▶ [Task statement]:
Return the records exactly as they are.

▶ [Data extract]:
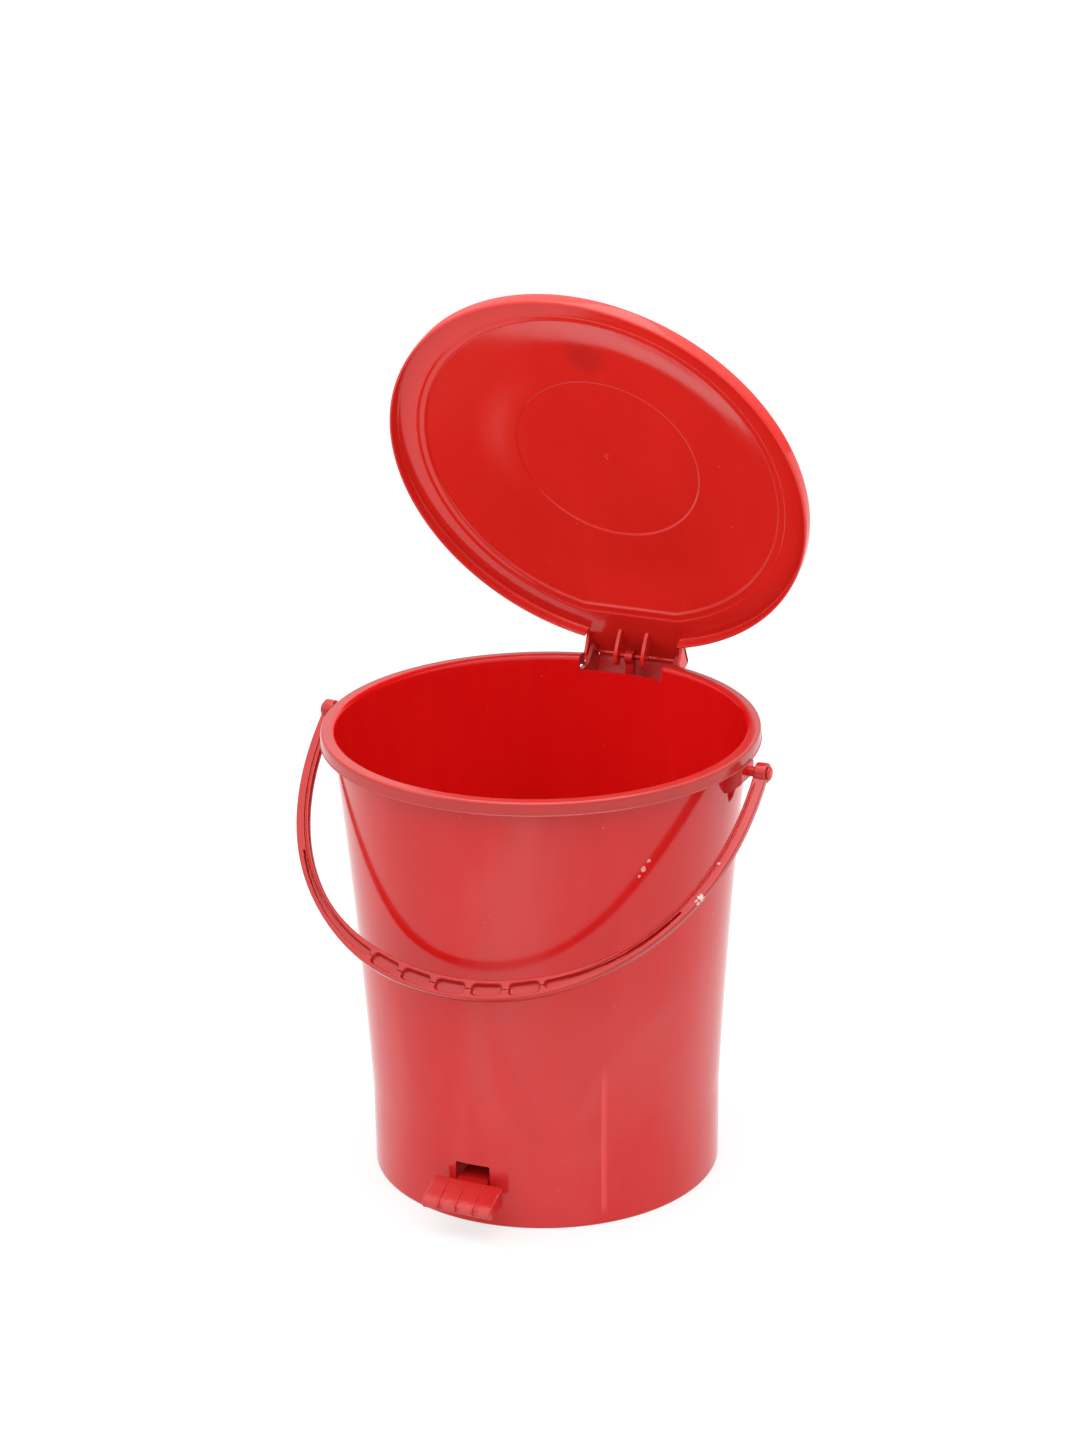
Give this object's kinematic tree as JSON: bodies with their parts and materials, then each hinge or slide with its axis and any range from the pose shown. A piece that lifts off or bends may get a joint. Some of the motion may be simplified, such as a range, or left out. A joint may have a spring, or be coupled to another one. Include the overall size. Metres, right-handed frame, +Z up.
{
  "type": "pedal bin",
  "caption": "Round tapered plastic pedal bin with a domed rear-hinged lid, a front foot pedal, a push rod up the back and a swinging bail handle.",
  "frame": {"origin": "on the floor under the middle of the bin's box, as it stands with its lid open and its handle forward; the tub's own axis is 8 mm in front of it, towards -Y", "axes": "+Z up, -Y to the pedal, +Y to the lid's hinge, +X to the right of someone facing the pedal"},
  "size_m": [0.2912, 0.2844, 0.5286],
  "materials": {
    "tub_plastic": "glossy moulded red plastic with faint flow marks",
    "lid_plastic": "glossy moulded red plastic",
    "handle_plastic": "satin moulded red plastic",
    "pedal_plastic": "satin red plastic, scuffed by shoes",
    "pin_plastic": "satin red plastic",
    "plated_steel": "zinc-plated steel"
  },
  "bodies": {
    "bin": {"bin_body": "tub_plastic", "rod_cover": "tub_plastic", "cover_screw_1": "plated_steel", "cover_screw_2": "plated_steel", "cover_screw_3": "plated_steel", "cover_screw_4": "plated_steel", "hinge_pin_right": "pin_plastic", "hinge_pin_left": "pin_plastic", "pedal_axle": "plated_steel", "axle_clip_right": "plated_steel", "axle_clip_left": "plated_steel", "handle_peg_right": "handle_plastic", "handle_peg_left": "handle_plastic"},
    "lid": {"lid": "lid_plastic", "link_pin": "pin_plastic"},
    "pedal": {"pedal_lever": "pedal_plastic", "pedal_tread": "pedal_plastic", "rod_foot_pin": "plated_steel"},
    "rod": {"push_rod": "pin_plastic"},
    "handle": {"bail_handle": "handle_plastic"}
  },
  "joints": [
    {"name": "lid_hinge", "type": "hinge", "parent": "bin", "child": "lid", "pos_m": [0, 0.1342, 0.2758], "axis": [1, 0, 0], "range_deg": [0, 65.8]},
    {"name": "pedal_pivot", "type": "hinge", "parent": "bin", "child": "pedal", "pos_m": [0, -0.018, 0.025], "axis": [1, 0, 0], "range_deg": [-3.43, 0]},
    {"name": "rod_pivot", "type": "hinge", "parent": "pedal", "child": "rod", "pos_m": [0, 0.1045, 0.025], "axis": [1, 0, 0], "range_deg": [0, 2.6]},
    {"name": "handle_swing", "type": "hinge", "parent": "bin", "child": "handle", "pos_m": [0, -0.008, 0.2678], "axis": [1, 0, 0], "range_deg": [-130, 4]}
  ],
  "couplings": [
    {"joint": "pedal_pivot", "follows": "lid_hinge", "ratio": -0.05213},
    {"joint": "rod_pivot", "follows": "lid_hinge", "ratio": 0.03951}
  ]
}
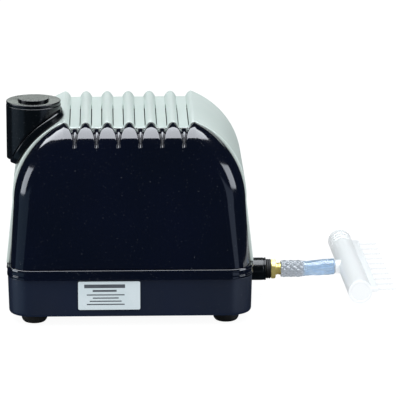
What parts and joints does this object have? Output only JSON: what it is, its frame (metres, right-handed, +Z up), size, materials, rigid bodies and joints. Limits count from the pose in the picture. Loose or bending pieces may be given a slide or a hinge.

▶ [Exercise result]:
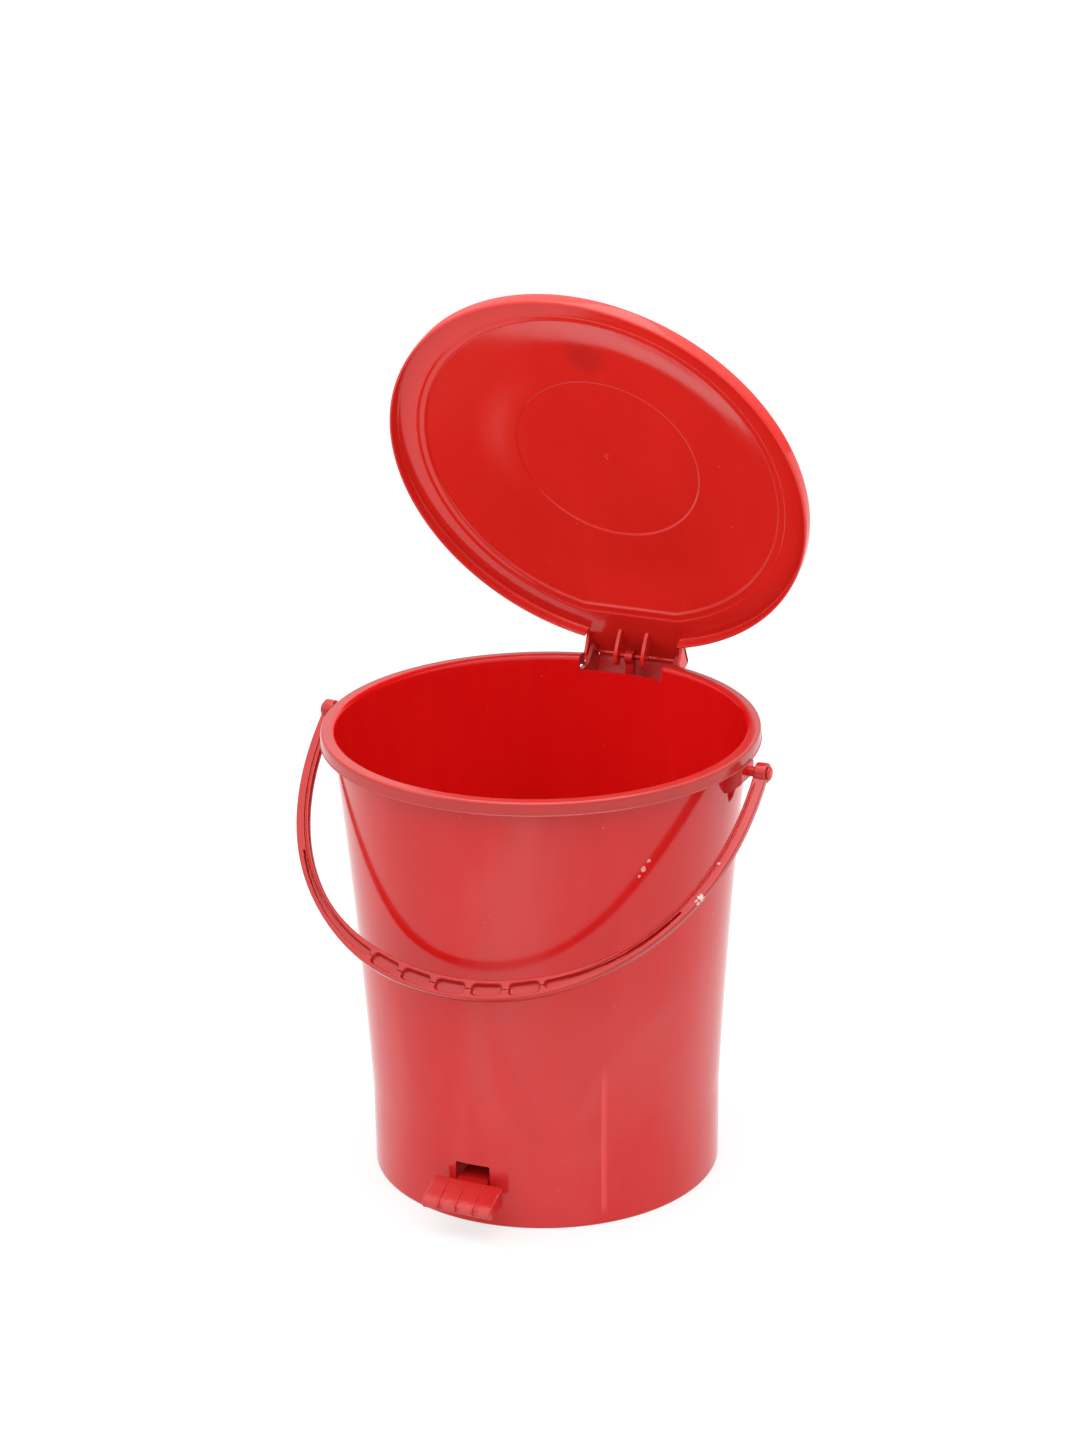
Give this object's kinematic tree as JSON: bodies with their parts and materials, then each hinge or slide with its axis and any range from the pose shown. A piece that lifts off or bends may get a joint. Some of the motion may be simplified, such as a range, or left out. A joint may have a spring, or be coupled to another one. Include the overall size. Metres, right-handed frame, +Z up.
{
  "type": "pedal bin",
  "caption": "Round tapered plastic pedal bin with a domed rear-hinged lid, a front foot pedal, a push rod up the back and a swinging bail handle.",
  "frame": {"origin": "on the floor under the middle of the bin's box, as it stands with its lid open and its handle forward; the tub's own axis is 8 mm in front of it, towards -Y", "axes": "+Z up, -Y to the pedal, +Y to the lid's hinge, +X to the right of someone facing the pedal"},
  "size_m": [0.2912, 0.2844, 0.5286],
  "materials": {
    "tub_plastic": "glossy moulded red plastic with faint flow marks",
    "lid_plastic": "glossy moulded red plastic",
    "handle_plastic": "satin moulded red plastic",
    "pedal_plastic": "satin red plastic, scuffed by shoes",
    "pin_plastic": "satin red plastic",
    "plated_steel": "zinc-plated steel"
  },
  "bodies": {
    "bin": {"bin_body": "tub_plastic", "rod_cover": "tub_plastic", "cover_screw_1": "plated_steel", "cover_screw_2": "plated_steel", "cover_screw_3": "plated_steel", "cover_screw_4": "plated_steel", "hinge_pin_right": "pin_plastic", "hinge_pin_left": "pin_plastic", "pedal_axle": "plated_steel", "axle_clip_right": "plated_steel", "axle_clip_left": "plated_steel", "handle_peg_right": "handle_plastic", "handle_peg_left": "handle_plastic"},
    "lid": {"lid": "lid_plastic", "link_pin": "pin_plastic"},
    "pedal": {"pedal_lever": "pedal_plastic", "pedal_tread": "pedal_plastic", "rod_foot_pin": "plated_steel"},
    "rod": {"push_rod": "pin_plastic"},
    "handle": {"bail_handle": "handle_plastic"}
  },
  "joints": [
    {"name": "lid_hinge", "type": "hinge", "parent": "bin", "child": "lid", "pos_m": [0, 0.1342, 0.2758], "axis": [1, 0, 0], "range_deg": [0, 65.8]},
    {"name": "pedal_pivot", "type": "hinge", "parent": "bin", "child": "pedal", "pos_m": [0, -0.018, 0.025], "axis": [1, 0, 0], "range_deg": [-3.43, 0]},
    {"name": "rod_pivot", "type": "hinge", "parent": "pedal", "child": "rod", "pos_m": [0, 0.1045, 0.025], "axis": [1, 0, 0], "range_deg": [0, 2.6]},
    {"name": "handle_swing", "type": "hinge", "parent": "bin", "child": "handle", "pos_m": [0, -0.008, 0.2678], "axis": [1, 0, 0], "range_deg": [-130, 4]}
  ],
  "couplings": [
    {"joint": "pedal_pivot", "follows": "lid_hinge", "ratio": -0.05213},
    {"joint": "rod_pivot", "follows": "lid_hinge", "ratio": 0.03951}
  ]
}
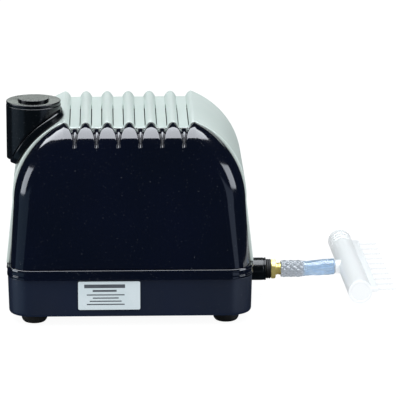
What parts and joints does this object have? Output only JSON: what it is, its frame (metres, right-handed, +Z up), size, materials, rigid bodies and joints. Limits count from the pose in the picture. Loose or bending pieces may be given a slide or a hinge.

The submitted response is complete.